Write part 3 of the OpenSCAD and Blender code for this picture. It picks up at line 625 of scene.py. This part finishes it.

——

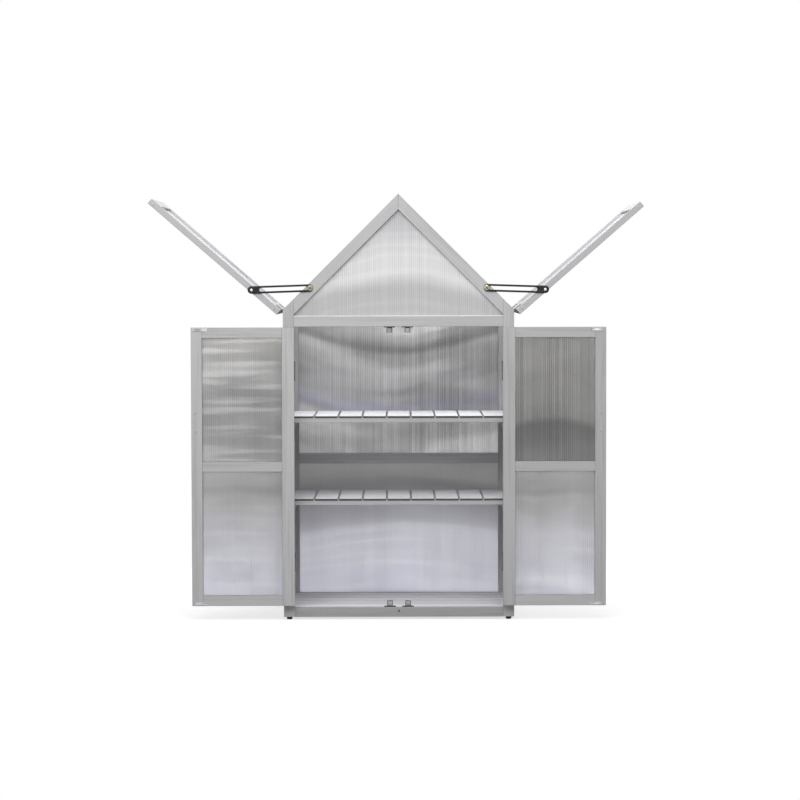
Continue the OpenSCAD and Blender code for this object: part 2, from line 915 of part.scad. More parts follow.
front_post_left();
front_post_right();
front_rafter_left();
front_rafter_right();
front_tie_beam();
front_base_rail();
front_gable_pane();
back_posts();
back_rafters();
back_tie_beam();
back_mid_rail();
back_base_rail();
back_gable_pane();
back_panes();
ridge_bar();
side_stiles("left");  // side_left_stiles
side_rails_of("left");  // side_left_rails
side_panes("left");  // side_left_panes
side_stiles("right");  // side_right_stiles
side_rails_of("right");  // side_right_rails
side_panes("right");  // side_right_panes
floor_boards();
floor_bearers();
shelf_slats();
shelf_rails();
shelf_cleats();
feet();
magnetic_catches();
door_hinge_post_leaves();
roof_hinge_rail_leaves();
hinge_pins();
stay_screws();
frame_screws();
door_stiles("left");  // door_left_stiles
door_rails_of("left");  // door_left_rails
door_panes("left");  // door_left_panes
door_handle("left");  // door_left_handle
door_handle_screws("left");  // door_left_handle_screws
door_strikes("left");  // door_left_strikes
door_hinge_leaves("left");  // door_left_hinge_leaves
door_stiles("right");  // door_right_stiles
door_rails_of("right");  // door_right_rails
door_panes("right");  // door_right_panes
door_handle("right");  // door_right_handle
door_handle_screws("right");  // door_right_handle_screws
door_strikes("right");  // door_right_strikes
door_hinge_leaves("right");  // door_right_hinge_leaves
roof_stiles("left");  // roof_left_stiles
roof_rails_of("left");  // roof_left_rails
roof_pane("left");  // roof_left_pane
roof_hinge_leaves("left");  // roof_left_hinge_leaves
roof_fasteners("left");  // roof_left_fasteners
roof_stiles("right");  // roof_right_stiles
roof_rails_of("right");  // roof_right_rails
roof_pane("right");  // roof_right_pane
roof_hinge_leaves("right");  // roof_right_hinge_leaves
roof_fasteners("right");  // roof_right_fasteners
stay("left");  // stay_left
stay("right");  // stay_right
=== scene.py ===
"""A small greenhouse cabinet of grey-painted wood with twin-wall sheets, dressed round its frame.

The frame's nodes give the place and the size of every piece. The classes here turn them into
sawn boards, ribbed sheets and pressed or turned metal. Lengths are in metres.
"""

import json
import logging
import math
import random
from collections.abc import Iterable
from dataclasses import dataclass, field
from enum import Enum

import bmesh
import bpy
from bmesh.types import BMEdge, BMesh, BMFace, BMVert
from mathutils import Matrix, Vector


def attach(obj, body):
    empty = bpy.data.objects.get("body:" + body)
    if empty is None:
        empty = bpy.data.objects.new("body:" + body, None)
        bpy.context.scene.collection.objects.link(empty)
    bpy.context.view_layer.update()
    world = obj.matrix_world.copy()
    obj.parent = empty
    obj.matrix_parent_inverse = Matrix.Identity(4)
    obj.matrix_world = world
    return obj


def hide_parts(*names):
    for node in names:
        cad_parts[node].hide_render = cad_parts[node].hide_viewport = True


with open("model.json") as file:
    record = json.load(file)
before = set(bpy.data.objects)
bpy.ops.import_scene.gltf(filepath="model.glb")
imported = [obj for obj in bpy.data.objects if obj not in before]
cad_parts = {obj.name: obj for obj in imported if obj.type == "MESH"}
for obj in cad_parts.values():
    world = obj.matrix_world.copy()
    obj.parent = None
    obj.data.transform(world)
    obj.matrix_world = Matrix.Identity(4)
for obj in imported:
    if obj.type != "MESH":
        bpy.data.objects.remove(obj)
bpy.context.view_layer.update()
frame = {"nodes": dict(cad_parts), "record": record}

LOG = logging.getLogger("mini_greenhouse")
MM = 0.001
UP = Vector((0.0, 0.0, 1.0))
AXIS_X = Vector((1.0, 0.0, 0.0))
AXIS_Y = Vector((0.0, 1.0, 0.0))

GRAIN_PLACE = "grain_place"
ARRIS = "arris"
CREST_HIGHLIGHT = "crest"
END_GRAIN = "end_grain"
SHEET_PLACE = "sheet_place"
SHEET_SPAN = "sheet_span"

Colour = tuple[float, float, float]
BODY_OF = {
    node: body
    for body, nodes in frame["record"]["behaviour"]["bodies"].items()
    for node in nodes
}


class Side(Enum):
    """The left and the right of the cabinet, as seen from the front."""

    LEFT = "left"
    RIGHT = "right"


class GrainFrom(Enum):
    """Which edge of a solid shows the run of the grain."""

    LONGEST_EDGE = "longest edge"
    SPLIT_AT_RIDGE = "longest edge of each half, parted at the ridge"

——

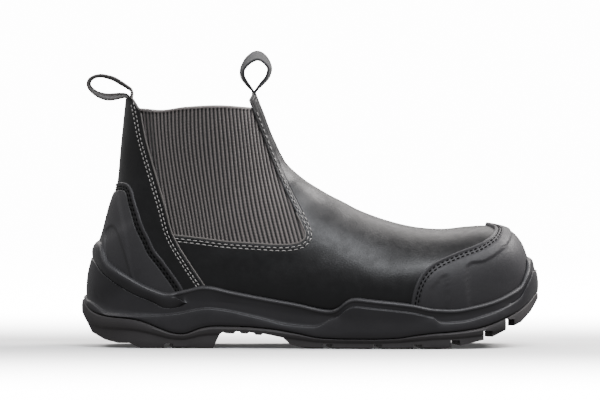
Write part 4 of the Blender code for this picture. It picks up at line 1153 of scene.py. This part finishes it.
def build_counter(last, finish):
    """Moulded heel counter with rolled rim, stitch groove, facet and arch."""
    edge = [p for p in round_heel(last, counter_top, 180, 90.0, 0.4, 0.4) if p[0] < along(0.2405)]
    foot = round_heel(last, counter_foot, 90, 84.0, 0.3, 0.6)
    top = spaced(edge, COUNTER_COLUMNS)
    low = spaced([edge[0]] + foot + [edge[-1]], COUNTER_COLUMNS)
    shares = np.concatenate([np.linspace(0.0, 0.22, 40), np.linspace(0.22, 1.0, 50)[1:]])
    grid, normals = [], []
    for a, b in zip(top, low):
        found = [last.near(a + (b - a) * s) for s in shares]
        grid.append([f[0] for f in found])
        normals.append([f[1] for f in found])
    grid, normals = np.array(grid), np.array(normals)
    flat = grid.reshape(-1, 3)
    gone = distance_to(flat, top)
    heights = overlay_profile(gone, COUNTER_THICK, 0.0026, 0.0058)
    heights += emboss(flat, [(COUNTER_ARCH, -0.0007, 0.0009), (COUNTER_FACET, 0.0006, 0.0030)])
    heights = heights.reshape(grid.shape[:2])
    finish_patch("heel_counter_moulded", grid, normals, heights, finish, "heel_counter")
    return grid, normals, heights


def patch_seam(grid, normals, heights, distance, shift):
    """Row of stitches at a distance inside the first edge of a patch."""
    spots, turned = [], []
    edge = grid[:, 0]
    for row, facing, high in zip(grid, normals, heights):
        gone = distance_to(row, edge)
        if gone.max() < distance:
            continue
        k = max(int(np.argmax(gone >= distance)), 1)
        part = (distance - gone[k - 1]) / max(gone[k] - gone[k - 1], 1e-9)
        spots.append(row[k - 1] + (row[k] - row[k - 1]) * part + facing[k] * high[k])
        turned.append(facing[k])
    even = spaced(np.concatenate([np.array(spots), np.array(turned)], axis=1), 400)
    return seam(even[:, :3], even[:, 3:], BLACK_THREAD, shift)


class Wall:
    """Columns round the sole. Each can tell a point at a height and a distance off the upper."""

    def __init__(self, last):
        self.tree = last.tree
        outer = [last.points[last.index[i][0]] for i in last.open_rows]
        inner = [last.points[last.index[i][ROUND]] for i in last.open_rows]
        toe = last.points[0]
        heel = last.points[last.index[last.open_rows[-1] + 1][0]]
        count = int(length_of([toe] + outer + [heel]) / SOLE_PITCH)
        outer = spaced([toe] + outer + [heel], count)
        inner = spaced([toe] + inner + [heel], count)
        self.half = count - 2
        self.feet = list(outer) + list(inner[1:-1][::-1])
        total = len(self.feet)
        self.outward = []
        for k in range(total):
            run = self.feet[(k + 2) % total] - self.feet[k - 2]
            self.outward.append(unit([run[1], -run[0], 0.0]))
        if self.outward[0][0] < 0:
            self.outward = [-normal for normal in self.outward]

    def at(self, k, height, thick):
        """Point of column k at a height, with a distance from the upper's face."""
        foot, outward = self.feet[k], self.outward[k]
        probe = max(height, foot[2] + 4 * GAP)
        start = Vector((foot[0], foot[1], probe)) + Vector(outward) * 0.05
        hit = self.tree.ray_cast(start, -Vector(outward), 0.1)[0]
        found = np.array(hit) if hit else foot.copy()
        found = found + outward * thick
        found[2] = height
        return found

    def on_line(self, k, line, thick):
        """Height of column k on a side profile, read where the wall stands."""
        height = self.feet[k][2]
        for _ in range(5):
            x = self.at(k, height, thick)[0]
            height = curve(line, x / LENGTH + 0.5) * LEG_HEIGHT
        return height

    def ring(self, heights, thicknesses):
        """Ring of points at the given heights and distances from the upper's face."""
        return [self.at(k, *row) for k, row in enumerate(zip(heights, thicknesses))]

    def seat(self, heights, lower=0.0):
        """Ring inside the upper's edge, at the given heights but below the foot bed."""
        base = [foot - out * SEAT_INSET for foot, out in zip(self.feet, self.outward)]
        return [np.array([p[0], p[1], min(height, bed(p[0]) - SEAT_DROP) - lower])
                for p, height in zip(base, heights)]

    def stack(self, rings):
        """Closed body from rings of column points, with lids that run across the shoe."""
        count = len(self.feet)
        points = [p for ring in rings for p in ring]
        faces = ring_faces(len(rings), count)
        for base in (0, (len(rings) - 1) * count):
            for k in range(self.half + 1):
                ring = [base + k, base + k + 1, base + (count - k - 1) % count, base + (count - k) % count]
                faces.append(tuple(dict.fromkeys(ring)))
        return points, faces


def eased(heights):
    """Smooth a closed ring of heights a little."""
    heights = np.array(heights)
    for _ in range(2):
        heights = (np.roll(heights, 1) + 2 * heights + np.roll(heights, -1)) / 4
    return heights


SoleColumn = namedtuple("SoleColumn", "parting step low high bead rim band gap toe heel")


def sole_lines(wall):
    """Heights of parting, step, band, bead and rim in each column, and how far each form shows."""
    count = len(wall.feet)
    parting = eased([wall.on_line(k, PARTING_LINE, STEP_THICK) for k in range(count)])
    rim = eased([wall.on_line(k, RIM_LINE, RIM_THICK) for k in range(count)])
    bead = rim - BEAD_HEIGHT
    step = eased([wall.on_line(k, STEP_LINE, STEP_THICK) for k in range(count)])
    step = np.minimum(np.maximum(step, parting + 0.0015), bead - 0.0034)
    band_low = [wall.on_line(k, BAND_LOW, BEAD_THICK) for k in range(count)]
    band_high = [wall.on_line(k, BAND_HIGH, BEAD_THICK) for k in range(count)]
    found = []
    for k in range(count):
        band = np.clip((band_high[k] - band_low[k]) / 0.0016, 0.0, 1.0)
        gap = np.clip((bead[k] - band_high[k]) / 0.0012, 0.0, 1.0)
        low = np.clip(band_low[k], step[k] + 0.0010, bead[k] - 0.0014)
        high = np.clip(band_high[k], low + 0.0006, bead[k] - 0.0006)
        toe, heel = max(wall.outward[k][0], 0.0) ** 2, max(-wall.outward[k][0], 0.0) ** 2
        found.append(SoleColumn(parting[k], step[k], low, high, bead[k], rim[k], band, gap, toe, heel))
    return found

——

OBJECTIVE: Give again the lines from the one with "Write part 4" to the one with "return grid, normals, heights", both lines included, exactly and with no other line.

RESPONSE FOR THIS EXERCISE:
Write part 4 of the Blender code for this picture. It picks up at line 1153 of scene.py. This part finishes it.
def build_counter(last, finish):
    """Moulded heel counter with rolled rim, stitch groove, facet and arch."""
    edge = [p for p in round_heel(last, counter_top, 180, 90.0, 0.4, 0.4) if p[0] < along(0.2405)]
    foot = round_heel(last, counter_foot, 90, 84.0, 0.3, 0.6)
    top = spaced(edge, COUNTER_COLUMNS)
    low = spaced([edge[0]] + foot + [edge[-1]], COUNTER_COLUMNS)
    shares = np.concatenate([np.linspace(0.0, 0.22, 40), np.linspace(0.22, 1.0, 50)[1:]])
    grid, normals = [], []
    for a, b in zip(top, low):
        found = [last.near(a + (b - a) * s) for s in shares]
        grid.append([f[0] for f in found])
        normals.append([f[1] for f in found])
    grid, normals = np.array(grid), np.array(normals)
    flat = grid.reshape(-1, 3)
    gone = distance_to(flat, top)
    heights = overlay_profile(gone, COUNTER_THICK, 0.0026, 0.0058)
    heights += emboss(flat, [(COUNTER_ARCH, -0.0007, 0.0009), (COUNTER_FACET, 0.0006, 0.0030)])
    heights = heights.reshape(grid.shape[:2])
    finish_patch("heel_counter_moulded", grid, normals, heights, finish, "heel_counter")
    return grid, normals, heights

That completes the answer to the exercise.